Onde Sorcerer é cinético, Le salaire de la peur é literário, onde Sorcerer é enigmático, quase insondável, Le salaire de la peur é histrionicamente nítido, onde Sorcerer é animal, sujo, brutal, Le salaire de la peur é asséptico, estetica e eticamente higiénico, onde Sorcerer é estratégia, Le salaire de la peur é táctica, onde Sorcerer é 100% Friedkin, Le salaire de la peur, ainda que mais “horizontal” e “gráfico” do que lhe é hábito, é 100% Clouzot. Que “um é um e outro é outro” parece ser uma conclusão fraca para um texto que já vai longo, mas desde o momento em que nos aparece o título até ao momento em que nos surge a dedicatória a Clouzot esse é o statement mais audível de Friedkin.
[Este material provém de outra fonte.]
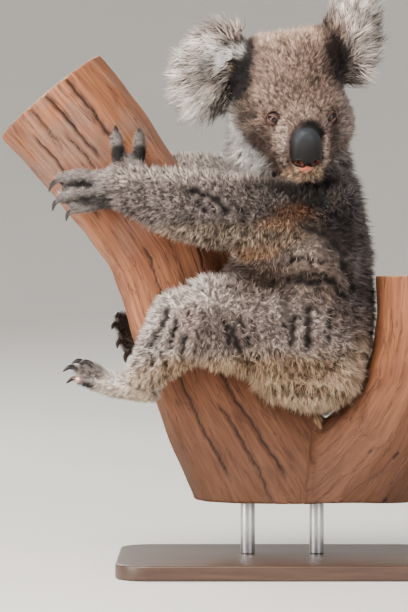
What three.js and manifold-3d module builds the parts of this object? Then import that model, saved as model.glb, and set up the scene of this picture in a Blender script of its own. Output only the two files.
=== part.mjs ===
// A life-size koala hugging a forked length of eucalypt, held by a plain display stand.
// Millimetres, +Z up. The origin is the centre of the stand base's underside, the animal's
// chest faces -X, its left side and its turned face look along -Y.
// Every outline runs out to the tips of the coat.
import * as THREE from 'three';
import { mergeVertices } from 'three/addons/utils/BufferGeometryUtils.js';
import Module from 'manifold-3d';

const wasm = await Module();
wasm.setup();

// ---------------------------------------------------------------- driving dimensions
const GAP = 0.3;                 // clearance between neighbouring pieces
const WELD = 1e-4;               // vertices closer than this are one
const FAR = 900;                 // further from the origin than any piece
const FACETS = {                 // sides and rows of the round shapes
  head: [21, 14], eye: [9, 6], nose: [12, 8], ear: [12, 8],
  torso: [14, 10], neck: [10, 6], ruff: [8, 6], flank: [10, 7], limb: [10, 8], palm: [7, 5],
  digit: [5, 4],
  claw: [5, 4], perch: [12, 12], fork: [12, 9], rod: 12, corner: 3,
};
const CAP_ROWS = 2.5;            // rows of a body that close each of its round ends

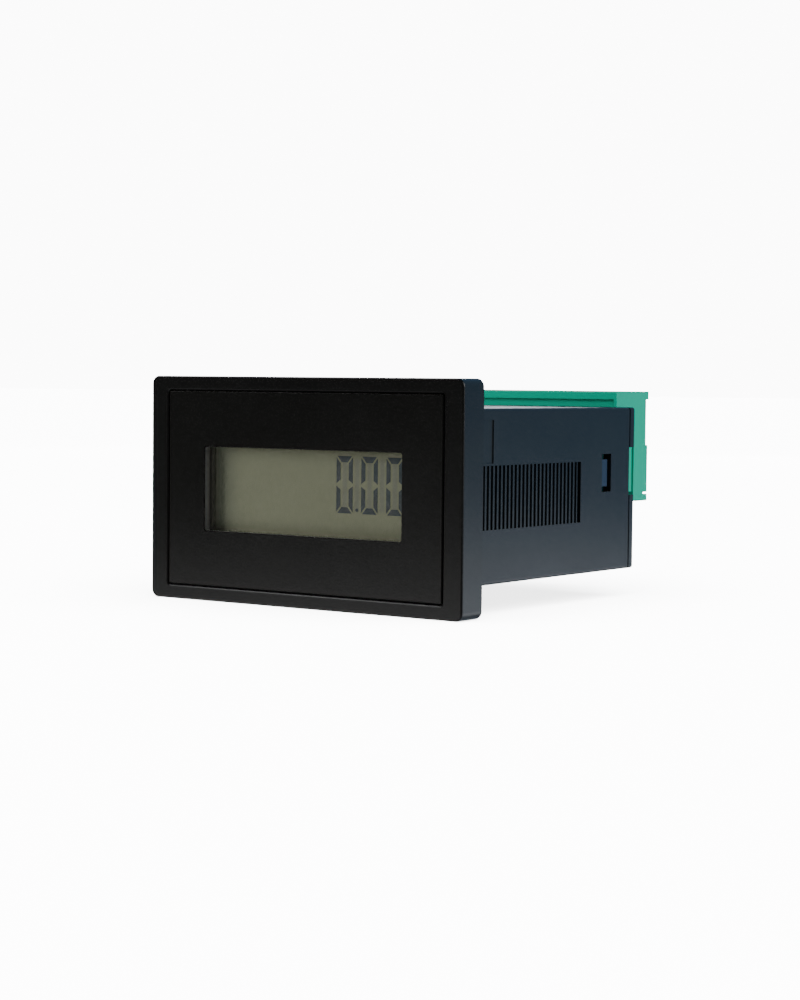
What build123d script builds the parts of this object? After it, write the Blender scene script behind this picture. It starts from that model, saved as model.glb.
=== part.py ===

Com a distância de sessenta anos sobre o original e mais de trinta sobre o remake – é curioso como à distância filmes com esta idade se tornam mais irmãos do que filho e pai -, já é possível perceber como este remake põe em campo a luta entre universos fílmicos muito diferentes entre si – ou, pelo menos, mais “diferentes” do que “iguais” entre si. Mediante a confrontação de um contra o outro – de facto, estes não se comparam, mas antes se confrontam -, vem à superfície o alcance da visão autoral de um no seu filme comercialmente mais desastroso e os limites da visão autoral de outro no seu filme “oficialmente” mais bem sucedido. Graças aos dois filmes, fica claro também como “rever” – Daney tinha, como sempre, razão – é a mais aventureira e rica tarefa cinéfila, nem que seja porque sem ela continuaríamos a pensar que este filme de Clouzot – a hit – é melhor que este filme de Friedkin – a failure. Algo que, aqui e agora, eu desafio o leitor a pôr em dúvida.